Zur Eröffnung von "Vivavelo" präsentiert Tourismusforscher Stefan Gössling von der Universität Lund in Schweden eine Kosten-Nutzen-Analyse, die Auto und Fahrrad vergleicht. Dabei berücksichtigt sind Faktoren wie Luftverschmutzung, Landnutzung, Rohstoffverbrauch, eingerechnet aber auch Betriebskosten, Zeitverlust, Gesundheitskosten und Unfälle.

Das Ergebnis des Professors: Während ein Auto mit Verbrennungsmotor in Deutschland das Gemeinwesen durchschnittlich 27 Cent pro Kilometer kostet, ergibt sich beim Fahrrad ein Nutzen von 30 Cent pro Kilometer.
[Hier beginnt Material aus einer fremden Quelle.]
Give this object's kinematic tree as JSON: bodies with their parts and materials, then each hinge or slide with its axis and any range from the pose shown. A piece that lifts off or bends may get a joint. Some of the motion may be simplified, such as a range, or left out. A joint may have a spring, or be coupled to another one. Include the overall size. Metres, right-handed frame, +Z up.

Zieht man fürs Auto noch jene 8 Cent ab, die der Halter für Versicherung, Steuern und Abgaben zahlt, bleiben 19 Cent übrig. Umgerechnet auf eine typische Fahrleistung kommt Gössling auf 4000 Euro Kosten für die Allgemeinheit pro Auto und Jahr, die nach seinen Worten "nicht gedeckt" sind.